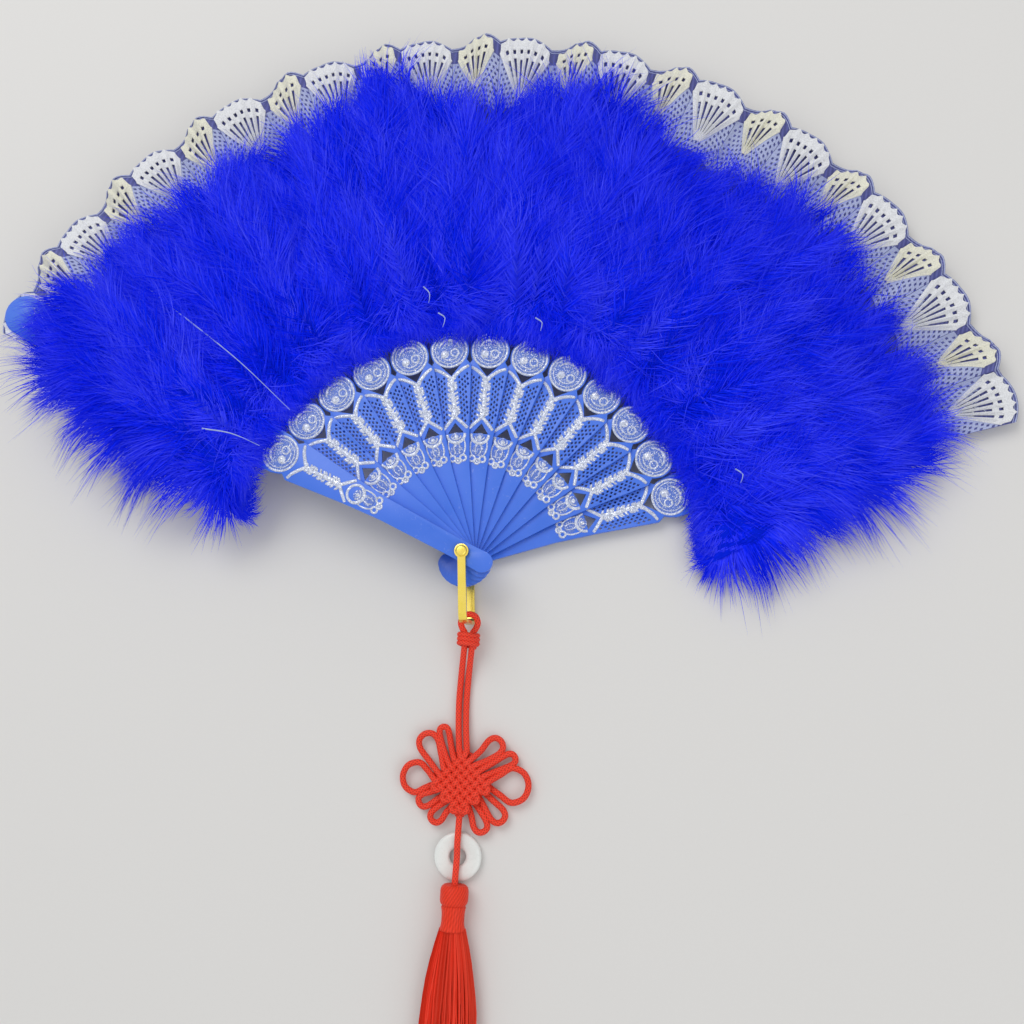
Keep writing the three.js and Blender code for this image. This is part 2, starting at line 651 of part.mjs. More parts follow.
const tassel = new THREE.Group();
tassel.position.set(
  BAIL_LENGTH * Math.cos(radians(BAIL_ANGLE)),
  BAIL_LENGTH * Math.sin(radians(BAIL_ANGLE)),
  0,
);
tassel.rotation.z = radians(TASSEL_ANGLE + 90);
tassel.add(named("cord_upper", upperCord(), RED));
tassel.add(named("cord_tie", tieGeometry(), RED));
tassel.add(named("cord_knot", knotGeometry(), RED));
tassel.add(named("white_ring", ringGeometry(), JADE));
tassel.add(named("cord_lower", lowerCord(), RED));
tassel.add(named("tassel_head", headGeometry(), RED));
tassel.add(named("tassel_skirt", skirtGeometry(), RED));
fan.add(tassel);

export default fan;
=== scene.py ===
"""Dresses an open folding fan: moulded sticks with glitter relief, a laced leaf, a trim of down
feathers, a gold bail, and a red cord with a woven knot, a white ring and a tassel.

Lengths are millimetres unless a name or a unit says otherwise; the frame and the panel's settings
are in metres. The pivot stands on the origin, the fan opens round +Y and lies on the floor.
"""

import math
from contextlib import contextmanager

import bmesh
import bpy
import numpy as np
from bpy.props import FloatProperty, FloatVectorProperty, IntProperty, PointerProperty
from bpy.types import Operator, Panel, PropertyGroup
from mathutils import Matrix, Vector


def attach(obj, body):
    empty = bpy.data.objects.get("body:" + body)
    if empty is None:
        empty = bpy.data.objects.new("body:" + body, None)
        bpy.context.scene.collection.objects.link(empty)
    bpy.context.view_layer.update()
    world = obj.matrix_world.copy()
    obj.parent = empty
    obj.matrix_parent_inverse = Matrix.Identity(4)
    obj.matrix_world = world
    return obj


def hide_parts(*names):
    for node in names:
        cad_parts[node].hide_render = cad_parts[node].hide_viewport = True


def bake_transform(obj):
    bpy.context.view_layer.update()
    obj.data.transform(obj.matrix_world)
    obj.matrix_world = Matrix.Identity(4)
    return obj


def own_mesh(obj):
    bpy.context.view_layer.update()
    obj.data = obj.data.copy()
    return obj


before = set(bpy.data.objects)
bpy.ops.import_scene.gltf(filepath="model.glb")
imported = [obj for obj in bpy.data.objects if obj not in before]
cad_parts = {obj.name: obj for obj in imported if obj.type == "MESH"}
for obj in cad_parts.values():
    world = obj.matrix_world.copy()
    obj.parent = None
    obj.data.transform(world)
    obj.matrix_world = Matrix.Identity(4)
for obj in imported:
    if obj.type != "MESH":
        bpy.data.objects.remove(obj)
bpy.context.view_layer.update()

bl_info = {
    "name": "Feathered folding fan",
    "version": (1, 0, 0),
    "blender": (4, 5, 0),
    "location": "View3D > Sidebar > Fan",
    "description": "Dresses a folding fan with sticks, lace, feathers, cord and tassel",
    "category": "Object",
}

MM = 0.001  # a millimetre, in the scene's metres

# Sticks, as in the part's source
STICKS = 13
OPEN_STEP = 11.28  # degrees between neighbours when open
RIB_LENGTH = 210
TAIL_LENGTH = 12.6
TAIL_RADIUS = 4
BLADE_THICK = 1
BLADE_EDGE = [(0, 3.7), (34, 4.3), (50, 5.5), (74.6, 8.2)]  # radius, half width
BLADE_NOTCH = 6.5  # half width where the blade meets the disc
DISC_AT = 81.5
DISC_RADIUS = 7.8
STRIP_THICK = 0.6
STRIP_LIFT = 0.02  # keeps its underside clear of the blade's
STRIP_ROOT = 3.2
STRIP_TIP = 2.2
GUARD_THICK = 2
GUARD_LENGTH = 216
GUARD_TIP = 8.2
LOWER_WINDOW = {"base": 47.6, "apex": 51.8, "half": 3.1}
UPPER_WINDOW = {"apex": 70.8, "half": 4.4, "gap": 0.5}
PIN_HOLE = 1.7
STICK_BEVEL = 0.12
RELIEF_SUNK = 0.05
HOLE_COLUMNS = (3, 4.1, 5.2, 6.3, 7.35)  # perforations, aside from the middle
HOLE_ROWS = (51.2, 74, 2.1)  # first and last radius, step
HOLE_STRETCH = 1.45  # length of a perforation along the stick against its width
REAR_GUARD_LEVEL = 2.45
REAR_GAP = 0.75  # between the rear guard and the last rib
FRONT_GAP = 0.3  # more than the pitch, under the front guard

# Leaf, as in the part's source
LEAF_INNER = 92
LEAF_OUTER = 217
LEAF_THICK = 0.3
SCALLOP_DEPTH = 3.4
FOLD_SLACK = 0.075
PLEAT_LIP = 0.1
RIB_PITCH = 1.35
PLEAT_SPAN = OPEN_STEP / 2
PLEAT_FLAT, GUARD_FLAT = 0.3, 0.8  # share of a pleat's half width that stays level
BLEND_RADIUS = 140  # the places on a free fold's edges between which its turn is shared
WEFT, WARP = 60, 360  # threads of the cloth in 100 mm
LACE_EDGE = 214.3
LACE_LIFT = 0.36
LACE_THICK, LACE_RIB, LACE_RIM = 0.3, 1.1, 0.35  # the ground, and what ribs and rim add to it
SHELL_WIDTH, SHELL_HEIGHT = (11.8, 12.6), (25, 28)  # of a panel's shell, the width from its middle
SHELL_CURL = (0.3, 1.5)  # how far a shell's rim stands up
FOLD_SHELL = (0.78, 0.86)  # width and height of a fold's shell against a panel's
PANEL_RIBS, FOLD_RIBS = 7, 5
NET_INSET, NET_DEPTH, NET_THICK = 4.5, 24, 0.18
NET_LIFT = LEAF_THICK + 0.02
NET_OVERLAP = 0.8  # how far the net goes on under a shell
EDGE_THREADS = [(0.5, 0.5, 0.1), (1.5, 0.35, 0.05)]  # inset, width, lift over the cloth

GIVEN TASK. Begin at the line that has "tassel.rotation.z = radians(TASSEL_ANGLE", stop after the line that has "obj.matrix_parent_inverse = Matrix.Identity(4)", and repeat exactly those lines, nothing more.

EXERCISE RESULT.
tassel.rotation.z = radians(TASSEL_ANGLE + 90);
tassel.add(named("cord_upper", upperCord(), RED));
tassel.add(named("cord_tie", tieGeometry(), RED));
tassel.add(named("cord_knot", knotGeometry(), RED));
tassel.add(named("white_ring", ringGeometry(), JADE));
tassel.add(named("cord_lower", lowerCord(), RED));
tassel.add(named("tassel_head", headGeometry(), RED));
tassel.add(named("tassel_skirt", skirtGeometry(), RED));
fan.add(tassel);

export default fan;
=== scene.py ===
"""Dresses an open folding fan: moulded sticks with glitter relief, a laced leaf, a trim of down
feathers, a gold bail, and a red cord with a woven knot, a white ring and a tassel.

Lengths are millimetres unless a name or a unit says otherwise; the frame and the panel's settings
are in metres. The pivot stands on the origin, the fan opens round +Y and lies on the floor.
"""

import math
from contextlib import contextmanager

import bmesh
import bpy
import numpy as np
from bpy.props import FloatProperty, FloatVectorProperty, IntProperty, PointerProperty
from bpy.types import Operator, Panel, PropertyGroup
from mathutils import Matrix, Vector


def attach(obj, body):
    empty = bpy.data.objects.get("body:" + body)
    if empty is None:
        empty = bpy.data.objects.new("body:" + body, None)
        bpy.context.scene.collection.objects.link(empty)
    bpy.context.view_layer.update()
    world = obj.matrix_world.copy()
    obj.parent = empty
    obj.matrix_parent_inverse = Matrix.Identity(4)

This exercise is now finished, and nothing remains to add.